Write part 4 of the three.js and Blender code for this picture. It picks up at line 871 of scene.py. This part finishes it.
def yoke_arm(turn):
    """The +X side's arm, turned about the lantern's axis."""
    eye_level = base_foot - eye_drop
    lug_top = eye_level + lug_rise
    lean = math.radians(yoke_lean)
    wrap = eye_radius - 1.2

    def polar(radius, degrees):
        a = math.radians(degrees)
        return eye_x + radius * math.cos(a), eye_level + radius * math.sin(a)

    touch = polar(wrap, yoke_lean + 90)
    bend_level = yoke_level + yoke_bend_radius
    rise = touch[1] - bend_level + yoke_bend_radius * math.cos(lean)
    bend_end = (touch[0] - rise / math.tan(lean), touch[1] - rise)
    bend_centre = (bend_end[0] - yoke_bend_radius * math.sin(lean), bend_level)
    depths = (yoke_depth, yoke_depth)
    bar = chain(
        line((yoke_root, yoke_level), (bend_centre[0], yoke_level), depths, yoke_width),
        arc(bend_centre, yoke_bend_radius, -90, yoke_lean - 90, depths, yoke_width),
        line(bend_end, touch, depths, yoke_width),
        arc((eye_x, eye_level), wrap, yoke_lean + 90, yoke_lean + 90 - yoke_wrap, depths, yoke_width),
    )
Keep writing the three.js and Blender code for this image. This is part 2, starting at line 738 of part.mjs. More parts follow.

━━━━

Look for "three" and pull out every line that has it.

EXPECTED ANSWER:
Write part 4 of the three.js and Blender code for this picture. It picks up at line 871 of scene.py. This part finishes it.
Keep writing the three.js and Blender code for this image. This is part 2, starting at line 738 of part.mjs. More parts follow.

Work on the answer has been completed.